* WORK TO BE COMPLETED
Quote exactly the lines spanning from the top of the data below to the line that contains "wasm.setup();", including both.

* GIVEN RECORDS
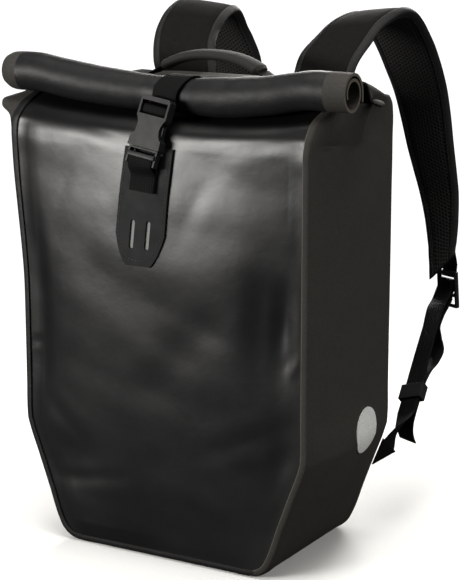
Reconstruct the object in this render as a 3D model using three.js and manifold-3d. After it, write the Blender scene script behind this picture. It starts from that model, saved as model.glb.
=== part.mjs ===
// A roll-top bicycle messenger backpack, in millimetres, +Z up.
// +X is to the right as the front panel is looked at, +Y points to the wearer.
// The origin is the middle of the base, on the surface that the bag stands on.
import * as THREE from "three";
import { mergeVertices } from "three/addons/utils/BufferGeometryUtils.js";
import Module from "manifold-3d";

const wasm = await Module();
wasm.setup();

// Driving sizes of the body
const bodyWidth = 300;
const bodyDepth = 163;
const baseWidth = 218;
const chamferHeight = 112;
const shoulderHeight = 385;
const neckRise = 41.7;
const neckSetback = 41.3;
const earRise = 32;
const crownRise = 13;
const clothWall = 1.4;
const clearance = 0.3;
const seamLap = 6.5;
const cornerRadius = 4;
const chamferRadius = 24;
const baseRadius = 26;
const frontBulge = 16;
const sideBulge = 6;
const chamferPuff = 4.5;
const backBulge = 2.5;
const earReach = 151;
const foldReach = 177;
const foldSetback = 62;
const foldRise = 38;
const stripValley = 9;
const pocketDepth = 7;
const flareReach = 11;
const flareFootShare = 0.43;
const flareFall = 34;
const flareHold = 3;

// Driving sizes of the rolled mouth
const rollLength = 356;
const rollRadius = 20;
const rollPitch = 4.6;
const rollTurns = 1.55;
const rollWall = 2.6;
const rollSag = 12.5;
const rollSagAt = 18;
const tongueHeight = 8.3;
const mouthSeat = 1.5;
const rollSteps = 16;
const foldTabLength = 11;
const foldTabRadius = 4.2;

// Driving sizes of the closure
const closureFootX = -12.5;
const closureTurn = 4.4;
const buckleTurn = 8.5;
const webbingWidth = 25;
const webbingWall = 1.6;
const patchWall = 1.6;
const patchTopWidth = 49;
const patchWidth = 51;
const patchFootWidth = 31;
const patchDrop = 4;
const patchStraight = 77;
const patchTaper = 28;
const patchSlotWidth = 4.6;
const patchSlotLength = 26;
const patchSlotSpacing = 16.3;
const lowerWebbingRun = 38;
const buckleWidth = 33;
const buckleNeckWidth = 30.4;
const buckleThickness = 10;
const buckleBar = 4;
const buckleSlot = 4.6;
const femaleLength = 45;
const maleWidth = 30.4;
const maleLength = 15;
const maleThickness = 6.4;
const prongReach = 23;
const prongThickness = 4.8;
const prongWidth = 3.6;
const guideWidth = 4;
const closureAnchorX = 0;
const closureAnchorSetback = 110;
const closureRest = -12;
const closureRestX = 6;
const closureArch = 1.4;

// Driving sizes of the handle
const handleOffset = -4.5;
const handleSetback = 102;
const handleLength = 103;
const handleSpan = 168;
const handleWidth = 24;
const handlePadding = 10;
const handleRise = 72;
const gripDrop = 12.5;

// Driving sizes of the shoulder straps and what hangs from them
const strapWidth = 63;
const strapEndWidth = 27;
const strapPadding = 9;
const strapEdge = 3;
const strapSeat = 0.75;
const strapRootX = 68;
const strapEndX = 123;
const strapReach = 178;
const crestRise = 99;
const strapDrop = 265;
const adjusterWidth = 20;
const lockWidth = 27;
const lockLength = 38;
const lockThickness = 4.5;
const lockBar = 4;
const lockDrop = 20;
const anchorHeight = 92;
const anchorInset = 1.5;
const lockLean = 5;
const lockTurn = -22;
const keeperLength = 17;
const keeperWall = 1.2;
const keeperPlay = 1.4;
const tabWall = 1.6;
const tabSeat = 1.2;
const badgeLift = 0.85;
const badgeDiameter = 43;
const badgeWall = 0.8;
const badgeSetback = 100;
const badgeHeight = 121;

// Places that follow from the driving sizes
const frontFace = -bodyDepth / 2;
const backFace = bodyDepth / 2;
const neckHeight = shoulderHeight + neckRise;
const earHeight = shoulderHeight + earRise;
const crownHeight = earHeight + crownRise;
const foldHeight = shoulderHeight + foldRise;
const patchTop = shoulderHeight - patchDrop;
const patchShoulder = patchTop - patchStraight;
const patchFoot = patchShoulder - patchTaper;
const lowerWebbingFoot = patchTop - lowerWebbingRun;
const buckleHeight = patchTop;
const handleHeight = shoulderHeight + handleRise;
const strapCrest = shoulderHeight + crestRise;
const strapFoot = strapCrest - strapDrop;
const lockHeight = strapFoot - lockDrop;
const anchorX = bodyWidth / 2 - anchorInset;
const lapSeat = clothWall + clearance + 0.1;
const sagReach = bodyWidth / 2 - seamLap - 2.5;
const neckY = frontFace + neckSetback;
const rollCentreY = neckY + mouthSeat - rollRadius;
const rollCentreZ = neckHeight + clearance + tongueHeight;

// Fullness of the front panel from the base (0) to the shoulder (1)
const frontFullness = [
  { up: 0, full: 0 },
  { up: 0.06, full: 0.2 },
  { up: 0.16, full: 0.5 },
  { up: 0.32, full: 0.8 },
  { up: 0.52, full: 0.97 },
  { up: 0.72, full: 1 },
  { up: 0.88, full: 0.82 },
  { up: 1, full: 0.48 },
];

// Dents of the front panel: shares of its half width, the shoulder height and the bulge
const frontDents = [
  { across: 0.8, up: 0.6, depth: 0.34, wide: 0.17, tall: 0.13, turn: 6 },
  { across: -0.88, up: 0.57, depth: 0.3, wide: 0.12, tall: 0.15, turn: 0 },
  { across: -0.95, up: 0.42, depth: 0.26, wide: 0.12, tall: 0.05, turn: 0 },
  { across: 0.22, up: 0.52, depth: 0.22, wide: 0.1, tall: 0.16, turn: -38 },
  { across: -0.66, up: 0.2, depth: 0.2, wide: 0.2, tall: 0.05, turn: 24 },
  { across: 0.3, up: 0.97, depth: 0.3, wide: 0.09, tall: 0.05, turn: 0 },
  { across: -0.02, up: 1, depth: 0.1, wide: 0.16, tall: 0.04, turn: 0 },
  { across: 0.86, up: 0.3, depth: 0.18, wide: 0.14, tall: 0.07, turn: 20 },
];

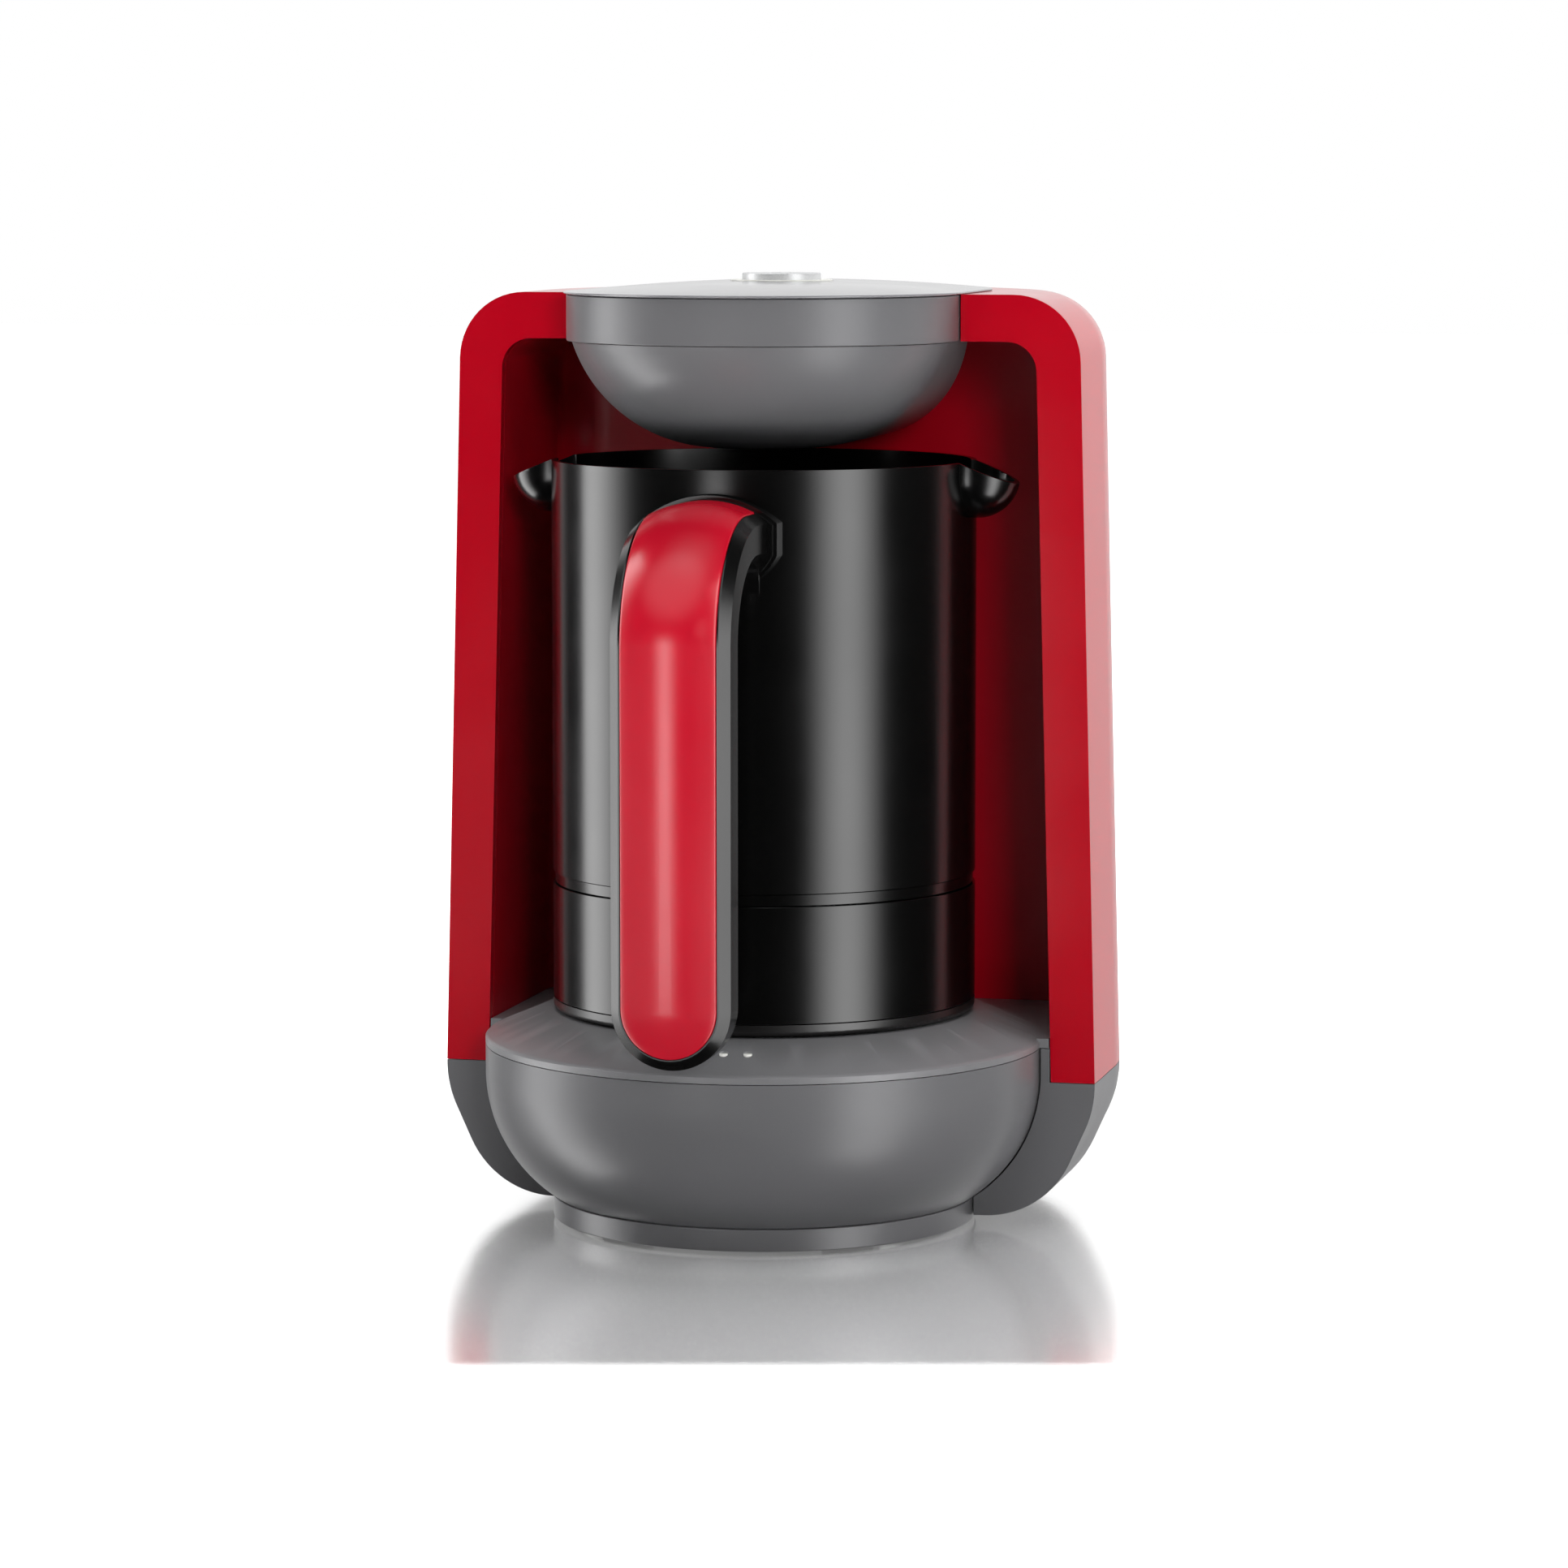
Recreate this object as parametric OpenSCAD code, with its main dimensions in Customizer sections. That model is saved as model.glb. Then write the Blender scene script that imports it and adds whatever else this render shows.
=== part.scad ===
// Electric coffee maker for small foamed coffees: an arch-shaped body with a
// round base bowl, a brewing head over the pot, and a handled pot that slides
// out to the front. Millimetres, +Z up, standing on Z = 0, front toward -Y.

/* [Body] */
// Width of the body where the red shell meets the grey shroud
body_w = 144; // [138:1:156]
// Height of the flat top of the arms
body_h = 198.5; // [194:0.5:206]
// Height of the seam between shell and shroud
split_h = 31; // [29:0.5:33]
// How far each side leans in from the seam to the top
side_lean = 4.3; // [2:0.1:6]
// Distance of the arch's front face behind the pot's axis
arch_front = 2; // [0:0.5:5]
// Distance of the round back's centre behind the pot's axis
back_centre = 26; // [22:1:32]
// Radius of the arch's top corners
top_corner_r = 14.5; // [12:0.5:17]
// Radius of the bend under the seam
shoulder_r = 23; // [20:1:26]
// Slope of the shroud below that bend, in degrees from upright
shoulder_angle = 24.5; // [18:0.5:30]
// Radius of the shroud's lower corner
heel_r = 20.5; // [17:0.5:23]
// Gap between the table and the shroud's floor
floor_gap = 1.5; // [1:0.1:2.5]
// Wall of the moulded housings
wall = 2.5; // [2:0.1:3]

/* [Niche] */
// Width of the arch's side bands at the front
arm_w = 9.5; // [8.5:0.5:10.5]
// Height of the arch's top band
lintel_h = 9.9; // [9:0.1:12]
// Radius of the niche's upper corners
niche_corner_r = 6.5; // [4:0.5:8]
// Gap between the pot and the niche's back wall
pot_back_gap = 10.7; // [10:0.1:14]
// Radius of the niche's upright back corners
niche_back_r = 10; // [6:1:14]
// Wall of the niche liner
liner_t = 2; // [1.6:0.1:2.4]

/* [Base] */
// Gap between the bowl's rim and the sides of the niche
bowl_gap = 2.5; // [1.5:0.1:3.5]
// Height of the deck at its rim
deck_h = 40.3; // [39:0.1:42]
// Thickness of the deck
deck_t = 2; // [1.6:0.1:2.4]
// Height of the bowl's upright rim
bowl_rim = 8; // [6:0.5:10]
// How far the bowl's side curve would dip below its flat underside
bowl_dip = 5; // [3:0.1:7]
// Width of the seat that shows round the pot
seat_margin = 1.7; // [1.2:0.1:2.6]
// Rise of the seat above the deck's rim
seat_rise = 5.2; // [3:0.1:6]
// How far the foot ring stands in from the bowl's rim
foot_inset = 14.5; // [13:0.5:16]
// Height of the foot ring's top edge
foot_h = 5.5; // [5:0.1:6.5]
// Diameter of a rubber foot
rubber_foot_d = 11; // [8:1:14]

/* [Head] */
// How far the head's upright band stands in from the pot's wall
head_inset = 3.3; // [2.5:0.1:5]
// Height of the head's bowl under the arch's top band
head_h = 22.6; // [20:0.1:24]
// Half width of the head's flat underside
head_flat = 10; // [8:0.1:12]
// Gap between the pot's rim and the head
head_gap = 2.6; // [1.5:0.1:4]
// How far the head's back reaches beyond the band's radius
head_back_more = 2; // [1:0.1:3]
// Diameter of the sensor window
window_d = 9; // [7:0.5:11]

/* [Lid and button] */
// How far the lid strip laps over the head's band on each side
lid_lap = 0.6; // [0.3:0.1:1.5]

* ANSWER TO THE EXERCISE
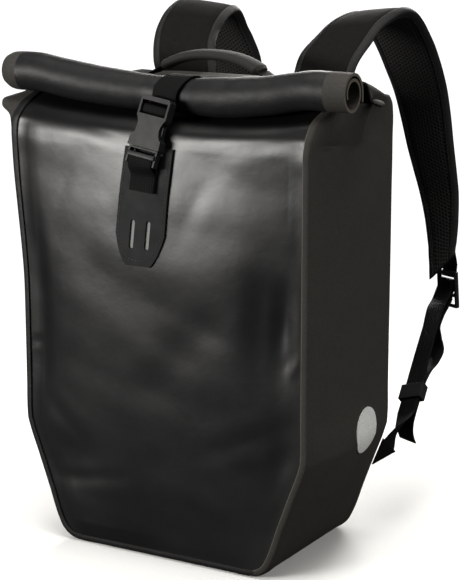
Reconstruct the object in this render as a 3D model using three.js and manifold-3d. After it, write the Blender scene script behind this picture. It starts from that model, saved as model.glb.
=== part.mjs ===
// A roll-top bicycle messenger backpack, in millimetres, +Z up.
// +X is to the right as the front panel is looked at, +Y points to the wearer.
// The origin is the middle of the base, on the surface that the bag stands on.
import * as THREE from "three";
import { mergeVertices } from "three/addons/utils/BufferGeometryUtils.js";
import Module from "manifold-3d";

const wasm = await Module();
wasm.setup();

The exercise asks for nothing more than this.